During his competitive days, Cumiskey won an unfathomable total of 24 national championships and was a member of three U. S. Olympic teams over a 16-year period. He undoubtedly would have been on five Olympic teams if World War II had not forced cancellation of the 1940 and 1944 Olympics.
That idea alone is remarkable. But Cumiskey's ledger of excellence continued.
More to come
Cumiskey began competition as a student at New York University and was a member of the Olympic team that won a silver medal for combined exercises in 1932, when he finished sixth in the pommel horse (now known as the side horse).
He won national championships in the all-around in 1934, 1936, 1945, 1946, and 1947; in the pommel horse in 1932, 1936, 1937, 1944, 1945, and 1947 (a record that still stands); in the horizontal bars in 1934, 1936, 1944, 1945, 1946, and 1948; in the parallel bars in 1944 and 1945; in the floor exercise in 1935; and in vaulting in 1945.
Cumiskey was not only a competitor in the 1948 Olympics, he served as team manager and was given the honor of accompanying the color guard as part of the opening ceremonies.
After retiring from competition, Cumiskey was the long-time coach of the Swiss Turners of Hudson County, guiding that historic team to 17 national team titles.
Cumiskey was also active in the administration of the sport as a judge and served as technical director of the U.S. Gymnastics Federation and technical director and president of the National Gymnastics Judges Association. In addition to a manual for judges, Cumiskey was an accomplished author and wrote two books, The History of Gymnastics and Who's Who in Gymnastics.

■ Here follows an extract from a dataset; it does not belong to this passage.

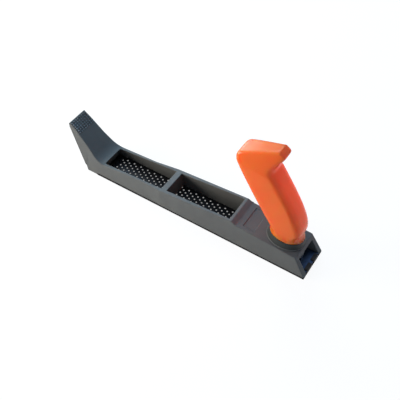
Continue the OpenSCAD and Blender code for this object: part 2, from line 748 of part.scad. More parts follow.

Cumiskey was the first honoree of the United States Gymnastic Hall of Fame in 1959 and the Hall of Fame judge's award still bears his name.
In 2000, Sports Illustrated named Cumiskey among the top 50 greatest sports figures to ever come out of New Jersey, ranking Cumiskey No. 33 all-time among athletes in the Garden State, ahead of Milt Campbell, the 1956 Olympic decathlon champion, former Heisman Trophy winner Ron Dayne of the Giants, and Union City native Tommy Heinsohn, who was an All-Star player and coach for the Boston Celtics.
"When my grandfather heard he was No. 33, he wanted to know more about the 32 who were ahead of him," said Karpowich, who attended the induction ceremonies and accepted the award in her grandfather's memory. Her mother, Clara Schnackenberg (Cumiskey's daughter), was in attendance as well.
Most of the inductees were blown away when they learned of Cumiskey's accomplishments.
"Listening to what that Olympian did was truly astounding," said Jack Rodgers, a fellow inductee who has been the long-time girls' basketball coach at Harrison High School. "It makes you put what you did as a coach in proper perspective."
"I hadn't heard of the man, but his achievements were truly remarkable," said fellow inductee Stan Fryczynski of Secaucus High School.
Besides the late Cumiskey and Rodgers and Fryczynski, others to get inducted included former Jersey City State and Montclair State basketball coach Ollie Gelston, a Jersey City native, world record holding track star Larry Ross of Jersey City, Kearny track coach and former athletic director Jim Cifelli, Marist girls' basketball coach Bill DeFazio, County Prep baseball coach Mike Zadroga, and Bayonne High School swim coach Thomas Wojslawowicz.
Also gaining induction were former Queen of Peace, Harrison and Kearny football coach Ralph Borgess, former St. Joseph of the Palisades and Notre Dame grid standout Tom Liggio (a North Bergen native and the current Hudson County freeholder), former Hoboken grid standout Bobby Lisa, and former Union Hill and Assumption College basketball star Eric Inauen, who is currently a deputy fire chief for the North Hudson Regional Fire & Rescue.
Jerry Meyers, who has been the president of the Lincoln Park Little League in Jersey City for the last 30 years, is the 2005 recipient of the Marty Seglio Community Service Award, given in memory of the late St. Joseph of the Palisades athletic director who constantly gave of his time to help athletes.